# With the anniversary approaching, here is a new look at the Kennedy assassination



## sideKahr (Oct 15, 2014)

Not for the uninitiated, this film assumes you know some history and are VERY interested in the subject. It is 
3 1/2 hours long, but worth it. I've studied the subject for years, and I learned a lot here.


----------



## Camel923 (Aug 13, 2014)

Great video.


----------



## A Watchman (Sep 14, 2015)

sideKahr, thanks for the treat........ I likely have thousands of hours invested in the events beginning with the Kennedy assassination on up to 911. Likely my most researched conspiracy topics......Am I interested you ask? I have not seen this one....imagine that, as I thought I had long surveyed all available info, insider info/details or theories. There used to be a conspiracy museum in Dallas right there with the depository building, wow, it had some interesting takes.....anyway it was shut down years ago. I will absorb and let you know what I think.


----------



## sideKahr (Oct 15, 2014)

Okay, A Watchman. I'd be interested in your opinion. PM me.


----------



## Chris Jacobsen (Nov 24, 2015)

I have not viewed this, but the democrats that hold power were th ones that ordered the hit. I do not trust our government.


----------



## Prepared One (Nov 5, 2014)

Thanks sideKahr. I will cue this up when I have time to watch it.


----------



## A Watchman (Sep 14, 2015)

sideKahr said:


> Okay, A Watchman. I'd be interested in your opinion. PM me.
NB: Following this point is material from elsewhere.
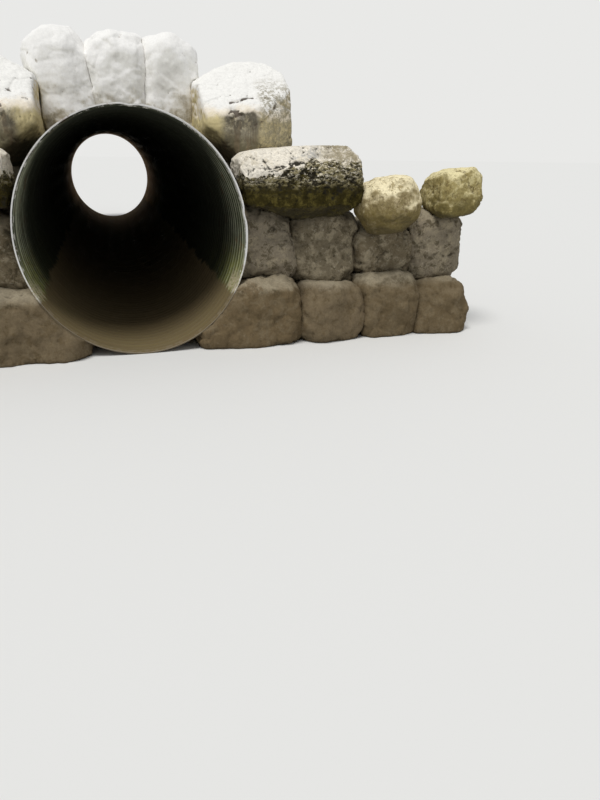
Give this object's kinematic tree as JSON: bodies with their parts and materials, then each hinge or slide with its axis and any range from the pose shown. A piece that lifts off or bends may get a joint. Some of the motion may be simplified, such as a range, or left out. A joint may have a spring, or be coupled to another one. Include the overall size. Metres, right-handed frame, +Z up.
{
  "type": "corrugated steel culvert with boulder headwall",
  "caption": "Oval corrugated steel culvert pipe with a dry-laid boulder headwall beside and above its mouth.",
  "frame": {"origin": "lowest outside point of the pipe's rim at the mouth, on the level that the wall stands on", "axes": "+Z up, +Y along the pipe from the mouth to the far end, +X to the right seen from the mouth"},
  "size_m": [8.3406, 15.5129, 3.4652],
  "materials": {
    "galvanised_steel": "satin",
    "band_steel": "satin",
    "pale_stone": "matte",
    "grey_stone": "matte",
    "tan_stone": "matte",
    "brown_stone": "matte"
  },
  "bodies": {
    "root": {"backing_left_lower": "tan_stone", "backing_left_upper": "tan_stone", "backing_right_lower": "tan_stone", "backing_right_upper": "tan_stone", "band_1_lug_left": "band_steel", "band_1_lug_right": "band_steel", "band_2_lug_left": "band_steel", "band_2_lug_right": "band_steel", "block_stone_left": "pale_stone", "block_stone_right": "pale_stone", "coupling_band_1": "band_steel", "coupling_band_2": "band_steel", "course_left_1": "brown_stone", "course_left_2": "brown_stone", "course_left_3": "brown_stone", "course_left_4": "brown_stone", "course_right_1": "brown_stone", "course_right_2": "brown_stone", "course_right_3": "brown_stone", "course_right_4": "brown_stone", "crest_stone_left": "pale_stone", "crest_stone_right": "pale_stone", "end_stone_left": "brown_stone", "end_stone_right": "brown_stone", "footing_left_1": "brown_stone", "footing_left_2": "brown_stone", "footing_left_3": "brown_stone", "footing_left_4": "brown_stone", "footing_right_1": "brown_stone", "footing_right_2": "brown_stone", "footing_right_3": "brown_stone", "footing_right_4": "brown_stone", "key_stone": "pale_stone", "ledge_stone_left": "grey_stone", "ledge_stone_right": "grey_stone", "pipe_length_1": "galvanised_steel", "pipe_length_2": "galvanised_steel", "pipe_length_3": "galvanised_steel", "round_stone_left": "tan_stone", "round_stone_right": "tan_stone"}
  },
  "joints": []
}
SideKahr, I apologize I just saw your request. Let me get my wife settled and myself out of the dog house, and I will PM you this evening.


----------



## A Watchman (Sep 14, 2015)

Prepared One said:


> Thanks sideKahr. I will cue this up when I have time to watch it.


I must warn you, it will either enlighten you to some extent or you will be forced to discount the power of the elite


----------



## sideKahr (Oct 15, 2014)

A Watchman said:


> I must warn you, it will either enlighten you to some extent or you will be forced to discount the power of the elite


That's fine, I welcome new approaches. You're well aware of how many theories of the crime exist, have at it.


----------



## Springsprepper (Oct 25, 2015)

Thanks for the upload. The wife and I will have to watch it. I watched a documentary about it a little ago, but still things don't add up.


----------



## bigwheel (Sep 22, 2014)

On the day he went to meet his maker..my Mama said..they will be arguing about the circumstances for the next hundred years. Its only been fifty years or so but thinking she was sure right about that deal. Who really cares is the point?


----------



## sideKahr (Oct 15, 2014)

bigwheel said:


> On the day he went to meet his maker..my Mama said..they will be arguing about the circumstances for the next hundred years. Its only been fifty years or so but thinking she was sure right about that deal. *Who really cares is the point?[/*QUOTE]
> 
> Exactly what they were counting on. Sealing records for 50 years, etc. Even if they find the guilty persons, they're probably dead. The same agenda is being played out with 911, IMHO.


----------



## Gimble (Aug 14, 2015)

They sealed the records and the current largest suspect became president... seems like the plan worked very well.


----------